What is the difference between double_quote() and dQuote() in base R?

double_quote() always uses straight ASCII quotes (") and escapes any internal quotes with a backslash, which is what SQL parsers, JSON readers, and R's own deparse() expect. base R's dQuote() returns typographic curly quotes ( and ) by default, which look nice in printed prose but break any system that parses the result as code or data.

Can double_quote() handle non-character input?

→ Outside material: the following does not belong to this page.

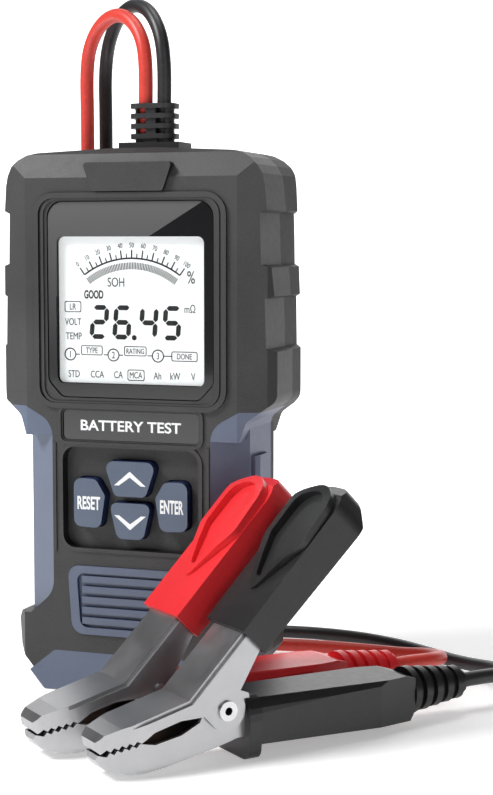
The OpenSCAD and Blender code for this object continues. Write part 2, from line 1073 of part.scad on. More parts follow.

Yes. The function calls as.character() on its input, so double_quote(42) returns "42" and double_quote(TRUE) returns "TRUE". If you want numeric values left unquoted in a SQL fragment, exclude them from the call and concatenate them separately rather than depending on conditional quoting inside one call.

Does double_quote() escape backslashes?

No. It only escapes the double-quote character itself. If your input is path\\to\\file, the output remains "path\\to\\file". For SQL dialects that interpret backslash as an escape character (older MySQL), you must run gsub("\\\\", "\\\\\\\\", x) before or after double_quote() depending on whether you want the literal or escaped form.

When should I use glue_sql() instead of double_quote()?

Use glue_sql() whenever a DBI connection is available and the surrounding context is a real SQL query that will hit a database. glue_sql() handles vector splicing, NULL values, identifier quoting, and dialect differences automatically. double_quote() is the right primitive for offline string assembly, code generation, and tests where no connection exists.